* **TASK TO COMPLETE**:
Check each line of the listing, and copy it if it contains the word "that".

## start PROVIDED MATERIAL

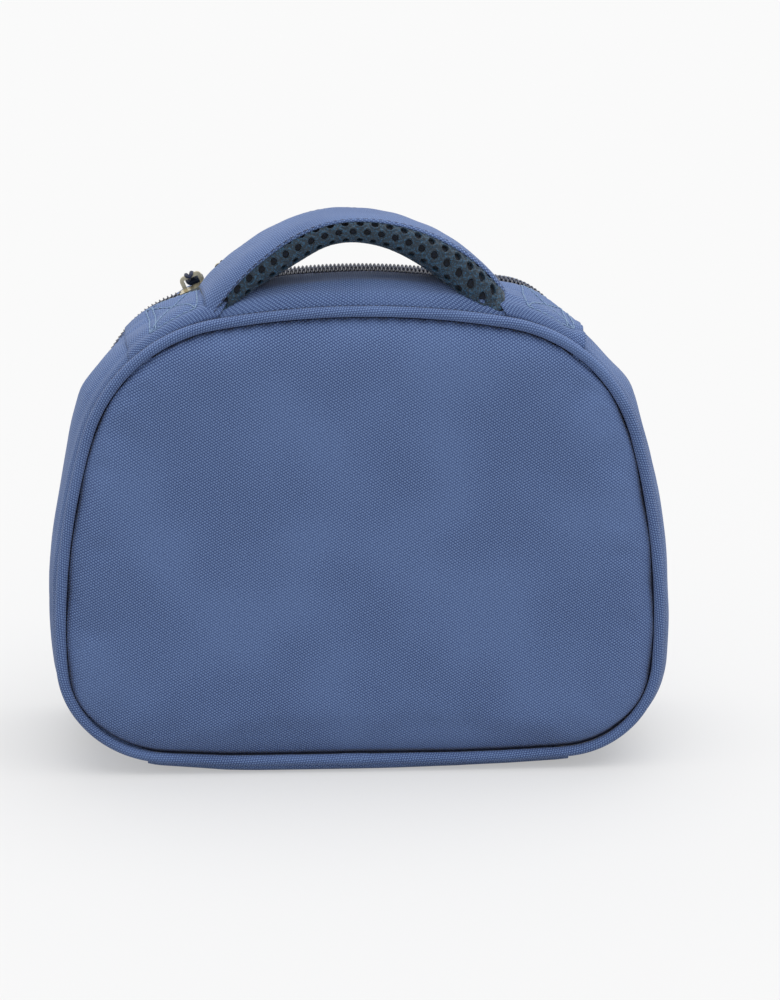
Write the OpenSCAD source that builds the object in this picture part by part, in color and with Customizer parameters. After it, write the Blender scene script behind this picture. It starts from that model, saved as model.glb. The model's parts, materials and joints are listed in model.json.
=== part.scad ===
// Soft insulated lunch box, a clamshell bag of padded oxford cloth. The back half stands as the
// case with the base and the carrying handle, and the front half folds down as the lid. A coil
// zip with two sliders joins them over the top and down both sides.
//
// Every seam, band and track follows an outline: a straight foot, then a corner, a side, a
// shoulder and half the crown as tangent arcs, mirrored. The panel seams have one outline and the
// zip another, which stands higher over the crown. A piece is a profile swept round them, drawn
// as [distance outside the line, depth from the zip's middle].

/* [Body] */
// Width of the panels at the seam
panel_w = 240; // [200:1:290]
// Height of the panels at the seam
panel_h = 183; // [150:1:220]
// Radius of the seam line at the two bottom corners
corner_r = 39; // [30:1:45]
// Radius of the seam line at the two shoulders
shoulder_r = 63; // [50:1:72]
// Depth from the middle of the zip to either panel seam
half_d = 44; // [36:1:56]
// How far the gusset stands outside the seam line
gusset_rise = 8; // [6:0.5:10]
// How much higher the zip stands over the crown than at the sides
zip_lift = 5; // [0:0.5:8]
// Radius of the zip line at the two shoulders
zip_shoulder_r = 80; // [60:1:88]
// Depth over which the gusset rolls over to the seam
gusset_roll = 11; // [8:0.5:13]
// How far the middle of a panel is crowned beyond its seam
panel_crown = 4.4; // [3.5:0.1:6]
// Width of the rounded border of a panel
panel_border = 12; // [9:1:18]

/* [Layers] */
// Thickness of the oxford cloth
cloth_t = 0.8; // [0.6:0.1:1]
// Thickness of the foam in the panels
panel_foam_t = 5; // [4:0.5:6]
// Thickness of the foam in the gusset and base
gusset_foam_t = 3; // [2:0.5:3.5]
// Thickness of the inner lining
lining_t = 0.5; // [0.4:0.1:0.6]
// Air between two layers that are sewn face to face
layer_gap = 0.1; // [0.05:0.01:0.2]

/* [Piping and binding] */
// Radius of the covered piping
piping_r = 2.25; // [1.8:0.05:2.6]
// Radius of the cord inside the piping
piping_cord_r = 1.4; // [1:0.05:1.5]
// Width of the binding tape on the inner seam
binding_w = 9; // [7:0.5:11]
// Thickness of the bound seam allowance
binding_t = 1.8; // [1.4:0.1:2]

/* [Zip] */
// Distance from one turn of the coil to the next
coil_pitch = 1.6; // [1.4:0.1:2.4]
// Height of the coil above its tape
coil_h = 1.9; // [1.5:0.1:1.9]
// Width of one row of the coil
coil_w = 2.6; // [2.2:0.1:2.8]
// Depth of the valley between two turns
coil_valley = 0.55; // [0.3:0.05:0.8]
// Thickness of the zip tape
tape_t = 0.6; // [0.5:0.1:0.8]
// Width of one zip tape
tape_w = 11.4; // [9:0.1:13]
// Half of the slot between the folded gusset edges
slot_half = 6; // [5.9:0.1:8]
// Width of the folded hem along the zip
hem_w = 6; // [4:0.5:8]

/* [Sliders and pulls] */
// Length of a slider along the zip
slider_l = 13; // [11:0.5:15]
// Width of a slider over its shoulders
slider_w = 10.8; // [10:0.1:11]
// Thickness of the slider's plates
slider_plate_t = 1.2; // [1:0.1:1.4]
// Height of the crown above the top plate
crown_h = 5.5; // [5.2:0.1:7]
// Thickness of the crown's bar
crown_t = 1.6; // [1.4:0.1:2]
// Width of the crown's bar
crown_w = 1.8; // [1.4:0.1:2.2]
// Radius of the pull cord
cord_r = 1; // [0.8:0.05:1.1]
// Length of the moulded grip on a pull
grip_l = 24; // [16:1:28]
// Width of the moulded grip
grip_w = 8; // [6:0.5:10]

/* [Handle] */
// Outer radius of the handle's arch
handle_r = 80; // [72:0.5:92]
// Height of the arch's top above the gusset
handle_h = 26; // [24:1:45]
// Thickness of the padded handle
handle_t = 9.5; // [7.5:0.5:12]
// Width of the handle
handle_w = 35; // [28:1:36]
// Thickness of the air mesh under the handle
mesh_t = 1.8; // [1.4:0.1:2.2]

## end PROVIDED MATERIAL

* **SOLVED PROBLEM**:
Write the OpenSCAD source that builds the object in this picture part by part, in color and with Customizer parameters. After it, write the Blender scene script behind this picture. It starts from that model, saved as model.glb. The model's parts, materials and joints are listed in model.json.
// Air between two layers that are sewn face to face